A Randomness Threshold for Online Bipartite Matching, via Lossless Online Rounding

Over three decades ago, Karp, Vazirani and Vazirani (STOC'90) introduced the online bipartite matching problem. They observed that deterministic algorithms' competitive ratio for this problem is no greater than $1/2$, and proved that randomized algorithms can do better. A natural question thus arises: \emph{how random is random}? i.e., how much randomness is needed to outperform deterministic algorithms? The \textsc{ranking} algorithm of Karp et al.~requires $\tilde{O}(n)$ random bits, which, ignoring polylog terms, remained unimproved. On the other hand, Pena and Borodin (TCS'19) established a lower bound of $(1-o(1))\log\log n$ random bits for any $1/2+\Omega(1)$ competitive ratio. We close this doubly-exponential gap, proving that, surprisingly, the lower bound is tight. In fact, we prove a \emph{sharp threshold} of $(1\pm o(1))\log\log n$ random bits for the randomness necessary and sufficient to outperform deterministic algorithms for this problem, as well as its vertex-weighted generalization.
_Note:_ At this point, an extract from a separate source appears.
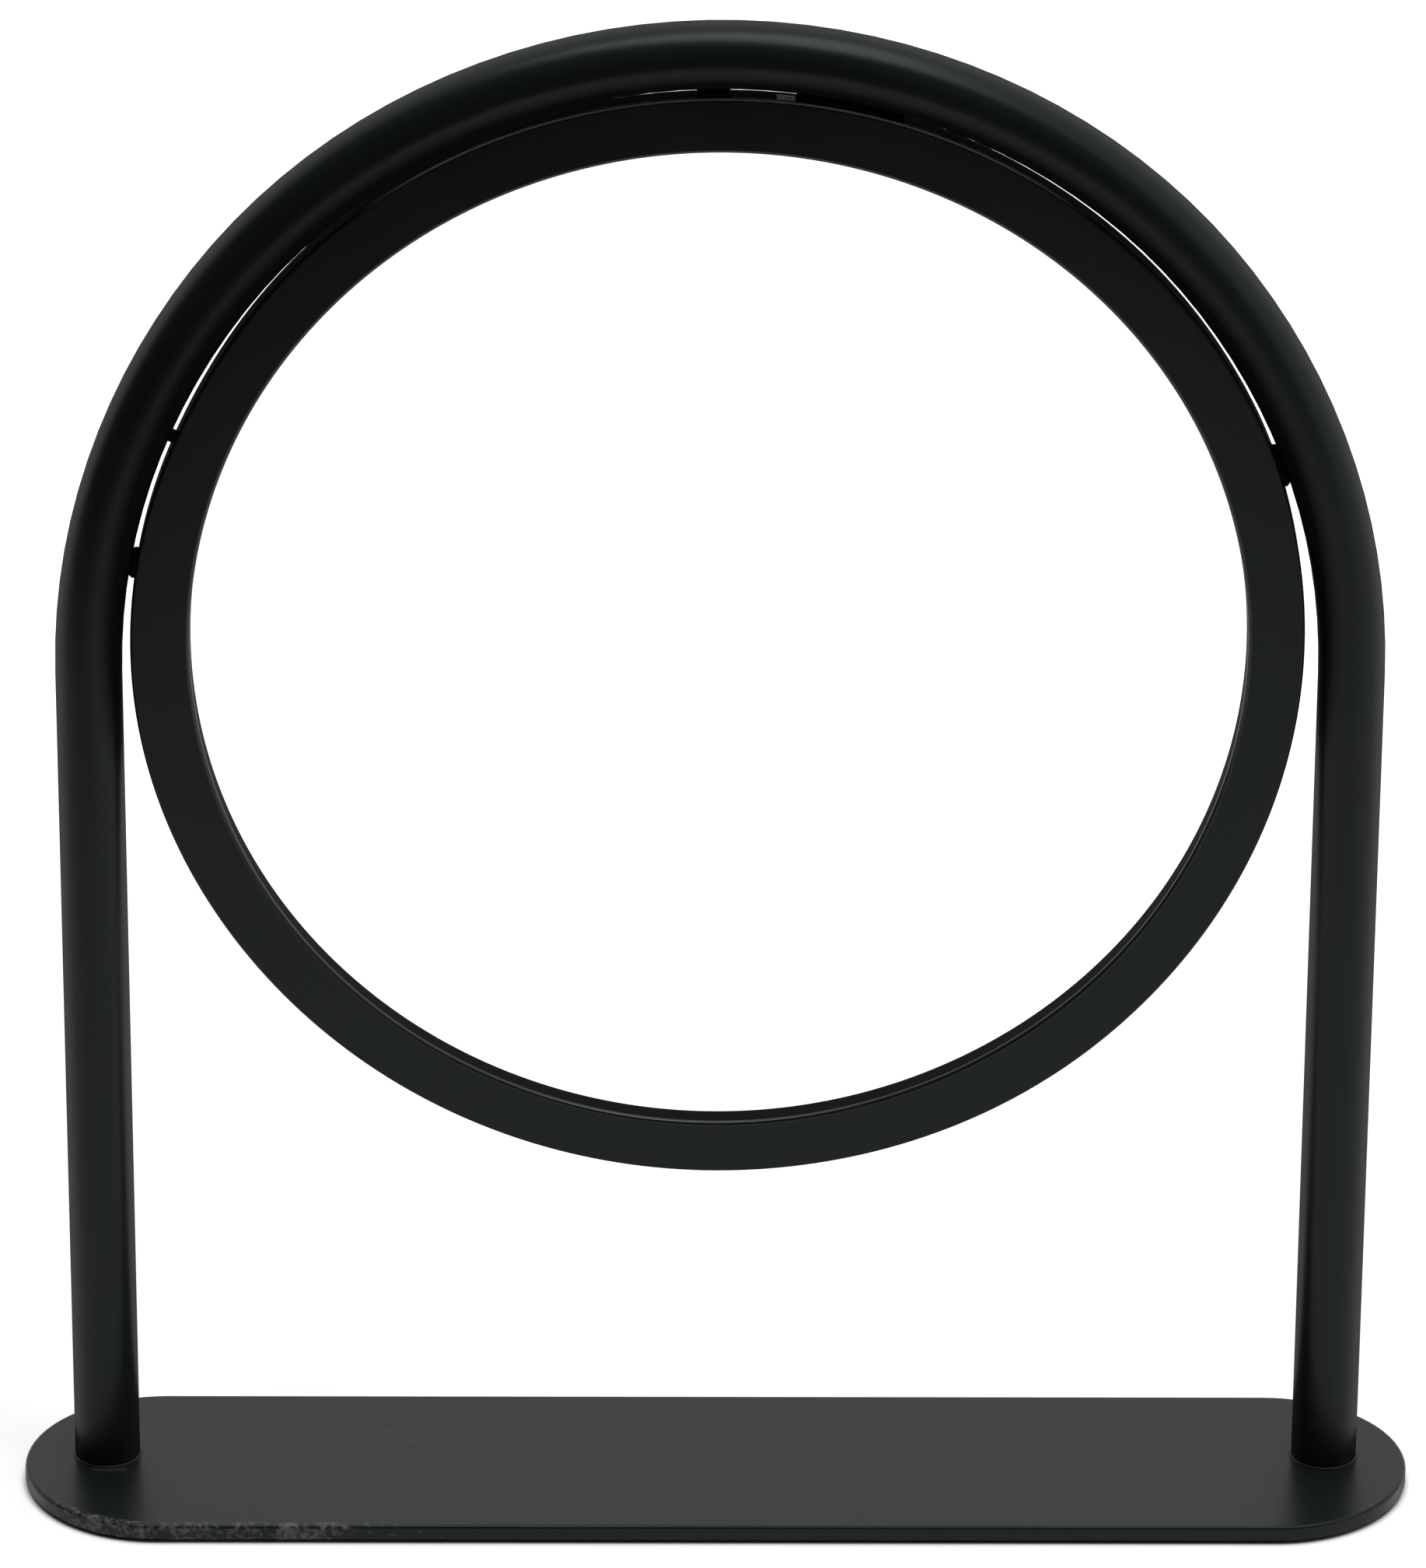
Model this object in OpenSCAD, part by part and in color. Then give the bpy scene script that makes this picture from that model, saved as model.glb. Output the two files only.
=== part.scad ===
// Free-standing arch stand: a bent tube arch on an obround foot plate.
// A flat ring is tack-welded just inside the curve of the arch.
// Millimetres. +X runs along the plate, +Z is up, and the front faces -Y.
// The origin is on the table, below the middle of the plate.

/* [Arch tube] */
// Outside diameter of the round tube
tube_od = 16; // [12:0.5:25]
// Wall thickness of the round tube
tube_wall = 1.5; // [1:0.1:2.5]
// Distance between the centre lines of the two legs
arch_span = 300; // [200:1:400]
// How much the shoulder bend's radius exceeds half the span
shoulder_ease = 12; // [4:1:15]

/* [Ring] */
// Width of the ring's flat face, from its outer edge to its hole
ring_width = 13.4; // [8:0.1:25]
// Depth of the ring from front to back
ring_depth = 6.5; // [4:0.5:12]
// Rounding along the ring's four edges
ring_edge_radius = 0.5; // [0.2:0.1:1]
// Gap between the ring and the inside of each leg, before the shift
ring_side_gap = 3.2; // [3:0.1:8]
// Gap between the top of the ring and the underside of the tube
ring_top_gap = 1.9; // [1.9:0.1:6]
// Height of the open space between the foot plate and the ring
ring_floor_gap = 79.4; // [30:0.2:200]
// How far the ring sits to the right of the arch's middle, negative for left
ring_shift = -0.4; // [-0.5:0.1:0.5]

/* [Welds between ring and tube] */
// How much wider than half the gap a weld bead's radius is
weld_bite = 1.2; // [0.8:0.1:2]
// How far a bead's middle lies in front of the ring's middle
weld_forward = 0.8; // [0:0.1:1.5]
// Angle of the right weld round the ring, from level on the right
right_weld_angle = 19.4; // [5:0.1:60]
// Length of the right weld along the ring
right_weld_length = 10; // [3:0.5:20]
// Angle of the weld on the right of the crown
crown_weld_angle = 77.7; // [65:0.1:80]
// Length of the weld on the right of the crown
crown_weld_length = 25; // [5:0.5:30]
// Angle of the weld at the top
top_weld_angle = 90.8; // [89:0.1:110]
// Length of the weld at the top
top_weld_length = 6.8; // [3:0.1:10]
// Angle of the upper left weld
left_upper_weld_angle = 157.8; // [130:0.1:162]
// Length of the upper left weld
left_upper_weld_length = 2.6; // [2:0.1:10]
// Angle of the lower left weld
left_lower_weld_angle = 171.4; // [168:0.1:176]
// Length of the lower left weld
left_lower_weld_length = 6.6; // [3:0.1:12]

/* [Foot] */
// How far the plate runs past the outside of each leg
plate_overhang = 12; // [4:0.5:60]
// Depth of the plate from front to back
plate_depth = 67; // [50:1:160]
// How far the legs stand behind the middle of the plate's depth
leg_set_back = 4; // [0:0.5:6]
// Thickness of the plate
plate_thickness = 4; // [4:0.5:10]
// Rounding along the plate's upper and lower edges
plate_edge_radius = 0.8; // [0.3:0.1:1.5]
// Thickness of the anti-slip pad under the plate
pad_thickness = 0.8; // [0.5:0.1:4]
// How far the pad stays inside the plate's outline
pad_inset = 2; // [1.5:0.5:8]
// Width of the ring of bare plate round each screw head
pad_hole_margin = 1.5; // [0.5:0.5:4]

/* [Leg fastenings] */
// Nominal diameter of the countersunk screws
screw_diameter = 6; // [4:1:6]
// Overall length of the countersunk screws, head included
screw_length = 16; // [12:1:20]
// Width across flats of the screws' hexagon socket
screw_socket = 4; // [2.5:0.5:4]
// Depth of the hexagon socket
screw_socket_depth = 2; // [1.2:0.2:2.4]
// How far a screw head sits above the plate's underside
screw_head_recess = 0.2; // [0.1:0.1:0.4]
// Gap all round the screw in the plate
screw_clearance = 0.3; // [0.1:0.1:0.6]
// Length of the threaded plug in each tube end
plug_length = 20; // [18:1:40]
// Gap all round the plug in the tube
plug_clearance = 0.05; // [0.02:0.01:0.2]
// How far the plug stays up inside the tube end
plug_recess = 0.4; // [0:0.1:0.8]

/* [Hidden] */

$fn = 96;
section_fn = 48;   // sides of the tube's round section
weld_fn = 240;     // sides of the curves that bound the small weld beads
overrun = 1;       // how far a cutting shape runs past what it cuts
seam = 0.00001;    // how far neighbouring lengths of tube run into each other
thread_gap = 0.05; // gap between a screw's shank and its plug
hex_angle = 30;    // half the angle of a side of the hexagon socket

paint_colour = "#2b2d2f";
plate_colour = "#3a3d3f";
pad_colour = "#151515";
steel_colour = "#9a9da0";

// Heights
plate_bottom = pad_thickness;
plate_top = plate_bottom + plate_thickness;

// Bend radii of the tube's centre line: a wide shoulder runs into a tighter crown.
// They meet on the line through their centres, which rises 3 for every 4 along,
// so that every distance along it is a round number.
tube_radius = tube_od / 2;
half_span = arch_span / 2;
meet_slope = 3 / 4;
meet_length = 5 / 4;
shoulder_radius = half_span + shoulder_ease;
crown_radius = shoulder_radius - shoulder_ease * meet_length;
crown_lift = shoulder_ease * meet_slope;
crown_inner_rise = crown_lift + crown_radius - tube_radius;

// The ring fills the arch apart from its gaps
ring_outer = half_span - tube_radius - ring_side_gap;
ring_inner = ring_outer - ring_width;
ring_z = plate_top + ring_floor_gap + ring_outer;
leg_top = ring_z + ring_outer + ring_top_gap - crown_inner_rise;
leg_length = leg_top - plate_top;
crown_z = leg_top + crown_lift;

// Plate outline
plate_length = arch_span + tube_od + 2 * plate_overhang;
plate_straight = plate_length - plate_depth;

// Screws: the head is a 90 degree cone
screw_head_diameter = 2 * screw_diameter;
screw_head_height = (screw_head_diameter - screw_diameter) / 2;
screw_bottom = plate_bottom + screw_head_recess;
plug_diameter = tube_od - 2 * tube_wall - 2 * plug_clearance;

// Which bend lies over a point of the arch's plane, and where its centre is
function in_crown(point) = point.y - crown_z > abs(point.x) * meet_slope;
function bend_centre(point) = in_crown(point)
  ? [0, crown_z]
  : [point.x < 0 ? shoulder_ease : -shoulder_ease, leg_top];
function bend_radius(point) = in_crown(point) ? crown_radius : shoulder_radius;
function ring_edge_point(angle) = [
  ring_shift + ring_outer * cos(angle),
  ring_z + ring_outer * sin(angle)
];

// Distance from a point of the ring's outer edge to the tube, along the bend's radius
function gap_at(point) =
  bend_radius(point) - tube_radius - norm(point - bend_centre(point));

// Stands a shape drawn in X and Y up into the legs' upright plane, facing the front
module stand_up() {
  translate([0, leg_set_back, 0])
    rotate([90, 0, 0])
      children();
}

module tube_section() {
  difference() {
    circle(d = tube_od, $fn = section_fn);
    circle(d = tube_od - 2 * tube_wall, $fn = section_fn);
  }
}

// The part of a full bend that lies inside an outline of the arch's plane
module bend(centre, radius, outline) {
  intersection() {
    translate(centre)
      rotate_extrude()
        translate([radius, 0])
          tube_section();
    linear_extrude(tube_od + 2 * overrun, center = true)
      polygon(outline);
  }
}

module arch_tube() {
  reach = half_span + tube_od;
  meet_z = crown_z + reach * meet_slope;
  crown_end = crown_z + reach;
  color(paint_colour) {
    for (side = [-1, 1])
      translate([side * half_span, leg_set_back, plate_top])
        linear_extrude(leg_length + seam)
          tube_section();
    stand_up() {
      for (flip = [0, 1])
        mirror([flip, 0, 0])
          bend(
            [-shoulder_ease, leg_top],
            shoulder_radius,
            [
              [-shoulder_ease, leg_top],
              [reach, leg_top],
              [reach, meet_z + seam],
              [-shoulder_ease, leg_top + seam]
            ]
          );
      bend(
        [0, crown_z],
        crown_radius,
        [[0, crown_z], [reach, meet_z], [reach, crown_end], [-reach, crown_end], [-reach, meet_z]]
      );
    }
  }
}

// A rectangle with rounded corners, its lower left corner at the origin
module rounded_section(width, height, radius) {
  translate([radius, 0]) square([width - 2 * radius, height]);
  translate([0, radius]) square([width, height - 2 * radius]);
  for (x = [radius, width - radius], y = [radius, height - radius])
    translate([x, y]) circle(r = radius, $fn = section_fn);
}

module ring() {
  color(paint_colour)
    translate([ring_shift, 0, ring_z])
      stand_up()
        rotate_extrude()
          translate([ring_inner, -ring_depth / 2])
            rounded_section(ring_width, ring_depth, ring_edge_radius);
}

// A bead in the gap, trimmed to the ring's edge and to the tube
module weld(angle, length) {
  middle = ring_edge_point(angle);
  gap = gap_at(middle);
  sweep = length * 180 / (PI * ring_outer);
  color(paint_colour)
    stand_up()
      difference() {
        translate([ring_shift, ring_z])
          rotate_extrude(start = angle - sweep / 2, angle = sweep, $fn = weld_fn)
            difference() {
              translate([ring_outer + gap / 2, weld_forward])
                circle(r = gap / 2 + weld_bite, $fn = section_fn);
              translate([ring_inner, -tube_od / 2])
                square([ring_width, tube_od]);
            }
        translate(bend_centre(middle))
          rotate_extrude($fn = weld_fn)
            translate([bend_radius(middle), 0])
              circle(d = tube_od, $fn = weld_fn);
      }
}

module weld_right() {
  weld(right_weld_angle, right_weld_length);
}

module weld_crown() {
  weld(crown_weld_angle, crown_weld_length);
}

module weld_top() {
  weld(top_weld_angle, top_weld_length);
}

module weld_left_upper() {
  weld(left_upper_weld_angle, left_upper_weld_length);
}

module weld_left_lower() {
  weld(left_lower_weld_angle, left_lower_weld_length);
}

// An obround plate with rounded edges, standing on z = 0
module obround_plate(length, depth, height, edge) {
  straight = length - depth;
  for (side = [-1, 1])
    translate([side * straight / 2, 0, 0])
      rotate([0, 0, side * -90])
        rotate_extrude(angle = 180)
          intersection() {
            translate([-depth / 2, 0]) rounded_section(depth, height, edge);
            square([depth, height]);
          }
  rotate([90, 0, 90])
    translate([-depth / 2, 0, -straight / 2])
      linear_extrude(straight)
        rounded_section(depth, height, edge);
}

// A countersunk screw's outline, grown by a clearance
module screw_outline(clearance, length) {
  head_height = screw_head_height + clearance;
  cylinder(
    d1 = screw_head_diameter + 2 * clearance,
    d2 = screw_diameter,
    h = head_height
  );
  cylinder(d = screw_diameter + 2 * clearance, h = length);
}

module at_leg(side) {
  translate([side * half_span, leg_set_back, 0]) children();
}

module at_legs() {
  at_leg(-1) children();
  at_leg(1) children();
}

module foot_plate() {
  color(plate_colour)
    difference() {
      translate([0, 0, plate_bottom])
        obround_plate(plate_length, plate_depth, plate_thickness, plate_edge_radius);
      at_legs() {
        translate([0, 0, screw_bottom])
          screw_outline(screw_clearance, plate_thickness + overrun);
        translate([0, 0, plate_bottom - overrun])
          cylinder(
            d = screw_head_diameter + 2 * screw_clearance,
            h = overrun + screw_head_recess
          );
      }
    }
}

module foot_pad() {
  pad_length = plate_length - 2 * pad_inset;
  pad_depth = plate_depth - 2 * pad_inset;
  color(pad_colour)
    difference() {
      union() {
        translate([-plate_straight / 2, -pad_depth / 2, 0])
          cube([plate_straight, pad_depth, pad_thickness]);
        for (side = [-1, 1])
          translate([side * plate_straight / 2, 0, 0])
            cylinder(d = pad_depth, h = pad_thickness);
      }
      at_legs()
        translate([0, 0, -overrun])
          cylinder(
            d = screw_head_diameter + 2 * pad_hole_margin,
            h = pad_thickness + 2 * overrun
          );
    }
}

// Threaded plug fixed inside the foot of a leg
module leg_plug(side) {
  color(steel_colour)
    at_leg(side)
      translate([0, 0, plate_top + plug_recess])
        difference() {
          cylinder(d = plug_diameter, h = plug_length);
          translate([0, 0, -overrun])
            cylinder(
              d = screw_diameter + 2 * thread_gap,
              h = plug_length + 2 * overrun
            );
        }
}

module leg_plug_left() {
  leg_plug(-1);
}

module leg_plug_right() {
  leg_plug(1);
}

// Countersunk screw with a hexagon socket, driven from below
module leg_screw(side) {
  color(steel_colour)
    at_leg(side)
      translate([0, 0, screw_bottom])
        difference() {
          screw_outline(0, screw_length);
          translate([0, 0, -overrun])
            cylinder(
              d = screw_socket / cos(hex_angle),
              h = screw_socket_depth + overrun,
              $fn = 6
            );
        }
}

module leg_screw_left() {
  leg_screw(-1);
}

module leg_screw_right() {
  leg_screw(1);
}

foot_plate();
foot_pad();
arch_tube();
ring();
weld_right();
weld_crown();
weld_top();
weld_left_upper();
weld_left_lower();
leg_plug_left();
leg_plug_right();
leg_screw_left();
leg_screw_right();
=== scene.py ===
# %% [markdown]
# # Ring arch stand in satin black
# The real object is a free-standing frame of painted steel. Two legs rise from a flat
# foot plate and bend over into one arch, and a few small welds hold a flat ring inside
# the curve.
# The measured model comes in first, as a frame that nothing here moves. Every piece made
# below goes where that frame says, in metres.

# %% Load the measured frame
import math

import bmesh
import bpy
from mathutils import Matrix, Vector, noise


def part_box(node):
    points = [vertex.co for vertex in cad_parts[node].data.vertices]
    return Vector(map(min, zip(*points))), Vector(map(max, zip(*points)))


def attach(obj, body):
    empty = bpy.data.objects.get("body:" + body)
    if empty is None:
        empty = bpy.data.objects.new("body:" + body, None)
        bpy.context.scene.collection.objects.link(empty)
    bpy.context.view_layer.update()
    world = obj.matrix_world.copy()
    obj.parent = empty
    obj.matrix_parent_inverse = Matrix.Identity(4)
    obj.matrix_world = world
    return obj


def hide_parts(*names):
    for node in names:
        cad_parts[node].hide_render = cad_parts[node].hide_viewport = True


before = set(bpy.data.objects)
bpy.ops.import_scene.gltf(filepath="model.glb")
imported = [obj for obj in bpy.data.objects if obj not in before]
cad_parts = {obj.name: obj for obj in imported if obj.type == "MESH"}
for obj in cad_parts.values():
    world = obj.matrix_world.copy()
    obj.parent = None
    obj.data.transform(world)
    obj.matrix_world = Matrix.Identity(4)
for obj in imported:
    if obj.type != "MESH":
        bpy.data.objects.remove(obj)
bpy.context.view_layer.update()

scene = bpy.context.scene
print("nodes:", ", ".join(sorted(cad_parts)))

# %% [markdown]
# ## Sizes
# A drawing of sheet and tube is written in millimetres, but Blender works in metres, so
# one small helper turns the first into the second. The sizes that the new pieces and
# finishes need are the ones that the frame was drawn with, and the boxes of three of its
# pieces are printed.

# %% Sizes in millimetres
MM = 0.001


def mm(*lengths):
    """Millimetres as one number in metres, or several as a vector."""
    metres = [length * MM for length in lengths]
    return metres[0] if len(metres) == 1 else Vector(metres)


PLATE_TOP = 4.8
PLATE_HALF_DEPTH = 33.5
PLATE_END_X = 136.5
LEG_X, LEG_Y = 150, 4
TUBE_RADIUS = 8
RING_CENTRE = (-0.4, 223.0)
RING_INNER, RING_OUTER = 125.4, 138.8
RING_HALF_DEPTH = 3.25
RING_FRONT = LEG_Y - RING_HALF_DEPTH

for name in ("foot_plate", "arch_tube", "ring"):
    low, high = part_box(name)
    print(name, [round(v / MM, 2) for v in (*low, *high)], "mm")

# %% [markdown]
# ## The camera
# A long lens a couple of metres away keeps the two legs almost parallel. The three small
# turns are applied in a plain order: first the roll about the line of sight, then the
# downward tilt, then the turn about the upright axis. Rotation matrices written out from
# those turns leave no doubt about the order.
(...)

This implies the same threshold for the advice complexity (nondeterminism) of these problems. Similar to recent breakthroughs in the online matching literature, for edge-weighted matching (Fahrbach et al.~FOCS'20) and adwords (Huang et al.~FOCS'20), our algorithms break the barrier of $1/2$ by randomizing matching choices over two neighbors. Unlike these works, our approach does not rely on the recently-introduced OCS machinery, nor the more established randomized primal-dual method. Instead, our work revisits a highly-successful online design technique, which was nonetheless under-utilized in the area of online matching, namely (lossless) online rounding of fractional algorithms. While this technique is known to be hopeless for online matching in general, we show that it is nonetheless applicable to carefully designed fractional algorithms with additional (non-convex) constraints.